I concede. If you have algorithm to do the `git merge` equivalent without human help, I guess no locking or STM is needed. Although that's very costly in implementation.

It's great to have git as a mental model in this discussion, really useful.

[dpratt71]

Whether the "merge" implementation is costly or complicated very much depends on exactly what it has to do. The git example is pretty much a worst case example in this regard.

An easier example could be that you have a tree structure that represents a mathematical expression. The evaluation of every node could proceed on its own lightweight thread. The merge strategy would be to simply perform the appropriate operation on the results produced by the threads evaluating the child nodes.

[kubanczyk]

I don't get math expressions example at all. One thread modifies one value, so there is no (mutability) problem to solve.

You have customers' orders to buy items. One last item remains at your store. You accept one order and update HEAD. You accept another order in parallel and follow to merge. "Merge" here means that you need to return money to the customer and send out an apology e-mail.

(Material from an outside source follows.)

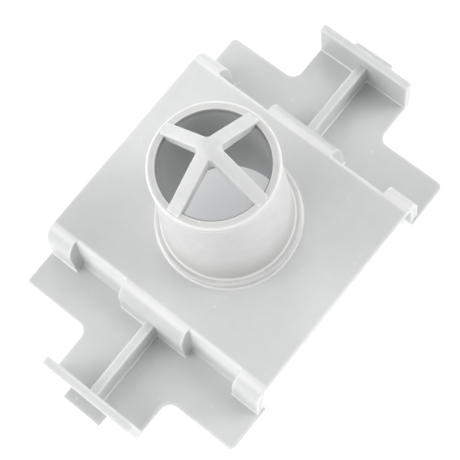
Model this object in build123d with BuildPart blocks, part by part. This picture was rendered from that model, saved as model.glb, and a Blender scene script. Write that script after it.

More cumbersome than locking, isn't it? But possible, yes.

[dpratt71]

Yeah, you're right, I muddied the waters a bit with that example. I was just trying to think of examples of persistent data structures being used in a concurrent context, but you had in mind a situation where multiple agents could be updating the same data structure independently.

Your example is much better. I also was thinking of maintaining an account balance with a log (vs. synchronising updates to a stored amount), but it's not much different from your example.

And of course this "eventually consist" strategy is generally how things happen "at scale", persistent data structures or not.

[bjoli]

That would be problematic using non-immutable datastructures as well as you might end up with incorrect order or even nonsensical data if you don't use locking.

Having used immutable data structures and concurrency in non-clojure languages, I mostly resort to something like concurrentML for concurrency. Message passing lets you solve situations like that in more elegant ways.